Читать «Я дрался за Украину» онлайн - страница 48

Антон Василенко

Энкаведисты часто ходили по селам, искали «бандер». Ходили по хатам, мешки себе набивали, грабили людей страшно! Заходит в хату, открывает шкаф, в шкафу одежду переворачивает, выбирает. Что ему понравилось — положил в мешок. А люди их сильно боялись, потому что они убивали, били. Если что-то не отвечает человек — то чекист бьет.

Меня два раза ранило в бою. Первый раз в 1945 году, получил осколки в ногу, не мог идти — так меня хлопцы взяли, я на винтовку сел, держался за плечи одному и второму, и так меня занесли в одну хату. Там взяли коня, подводу, положили меня на подводу и повезли в госпиталь. Осколки из ноги вынули, ногу положили в шину — обложили гипсом и досками. И после этого я три месяца лежал в бункере. А второй раз, в 1947 году, мне пуля прошла через сапог — два пальца на ноге оторвало. Они на коже держались, так хлопцы сделали мне операцию в бункере — отрезали, забинтовали, и так зажило.

Были у нас такие места, где лечили. У нас местная сеть ОУН имела госпитали в бункерах — там и хирурги работали, и терапевты, и другие врачи. Один хирург у нас был еврей — сильный хирург! Он очень много лечил наших хлопцев. Но когда стало нам совсем тяжело, то он упал духом, говорил: «Хлопцы, пусть уже будет ваша славная Украина! Пустите меня домой!» Женщин много работало в тех госпиталях — врачи, медсестры. А еще мы имели лечебные лагеря — в Черном лесу, в Карпатах возле Яблуницы.

А.И. — Где зимовала Ваша сотня?

П.Г. — В 1944, 1945 году мы зимовали в селах. В 1946 году сотня в горах зимовала, все вместе — или строили шалаши, или спали под снегом. На зиму 1947 года сотня разделилась, разошлась по схронам. Я тогда зимовал на Черногоре — построили большой бункер возле Говерлы, со стороны Закарпатья. Мы большие бункеры строили до 1949 года. А позднее, когда сотни разделили, то бункеры делали на восемь, на десять, на двенадцать человек. В лесах выкопали много бункеров. Каждая группа рыла бункер сама себе, ночью, чтобы никто не знал — тогда он держался долго. Землю относили далеко, смотрели, где есть вывороты, там где лес ветром валило — засыпали ту землю туда.

Тяжелая нам выпала работа, тяжелая жизнь, не дай Бог… Я был здоровый гуцул, молодой, красивый — на меня девушки заглядывались. Крепкое телосложение имел, сильные руки — все переносил. А сейчас болею, мучаюсь — ноги болят, сердце болит.

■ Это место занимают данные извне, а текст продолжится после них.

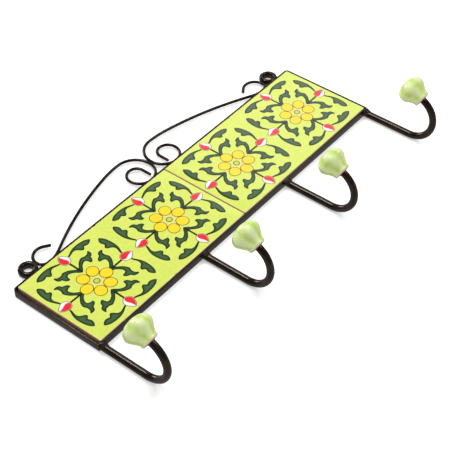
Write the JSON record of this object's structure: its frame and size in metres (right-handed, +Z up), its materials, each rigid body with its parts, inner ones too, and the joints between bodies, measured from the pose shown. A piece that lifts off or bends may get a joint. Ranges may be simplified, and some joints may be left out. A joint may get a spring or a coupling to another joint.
{
  "type": "wall hook rack",
  "caption": "Wall hook rack: painted floral tiles in a black iron frame, wire scrolls and screw eyelets on top, bent rod hooks with scalloped ceramic knobs below.",
  "frame": {"origin": "midway between the two screw eyelets' holes, on the wall plane", "axes": "+X along the rack to the right as seen from the room, +Y into the wall, +Z up"},
  "size_m": [0.3291, 0.0549, 0.1733],
  "materials": {
    "iron": "black satin paint, slightly uneven",
    "tile_glaze": "lime glaze with a painted floral motif",
    "knob_glaze": "pale lime gloss glaze, thinner on the ridges",
    "knob_cement": "rough, unglazed, pinkish",
    "mortar": "matt brown"
  },
  "bodies": {
    "root": {"frame_top": "iron", "frame_bottom": "iron", "frame_left": "iron", "frame_right": "iron", "ledge_top": "iron", "ledge_bottom": "iron", "ledge_left": "iron", "ledge_right": "iron", "hook_1": "iron", "hook_2": "iron", "hook_3": "iron", "hook_4": "iron", "scroll_left": "iron", "scroll_right": "iron", "eyelet_left": "iron", "eyelet_right": "iron", "hook_welds": "iron", "crest_welds": "iron", "tile_1": "tile_glaze", "tile_2": "tile_glaze", "tile_3": "tile_glaze", "tile_4": "tile_glaze", "knob_1": "knob_glaze", "knob_2": "knob_glaze", "knob_3": "knob_glaze", "knob_4": "knob_glaze", "knob_cement_1": "knob_cement", "knob_cement_2": "knob_cement", "knob_cement_3": "knob_cement", "knob_cement_4": "knob_cement", "tile_adhesive": "mortar", "centre_grout": "mortar"}
  },
  "joints": []
}
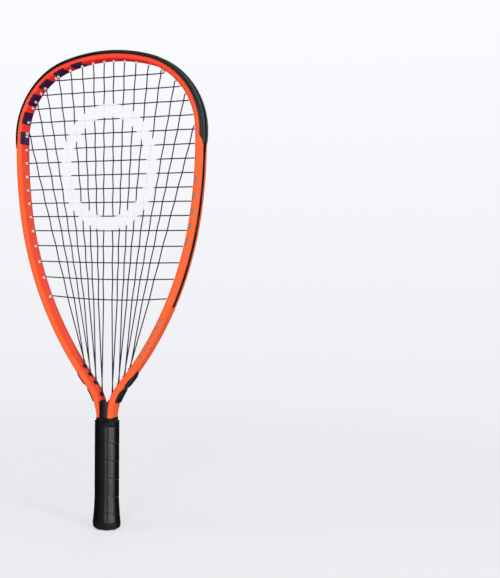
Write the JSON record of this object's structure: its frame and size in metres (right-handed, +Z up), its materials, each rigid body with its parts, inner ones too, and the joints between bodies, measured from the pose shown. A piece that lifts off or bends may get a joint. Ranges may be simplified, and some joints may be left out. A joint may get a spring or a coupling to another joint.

Уже прошу у Бога смерти…

А.И. — Когда Вашу сотню расформировали, много повстанцев вернулось домой?

П.Г. — Из нашей сотни все хлопцы воевали дальше, в 1949 году на легализацию уже никто не пошел. Да уже нечего было идти — пошли бы в тюрьму, на муки. Мы все это знали, потому что еще до этого у нас некоторые шли и сдавались. А если ты сдался, то должен людей выдать — кто помогал, кто кормил, где кто кого прятал. Тем, кто выдал, советы, может быть, что-то и прощали, но все равно судили. Использовали и судили. Они и меня хотели использовать, когда я к ним попал — я бы людей выдал, люди мучились бы в тюрьмах из-за меня, а меня все равно осудили бы.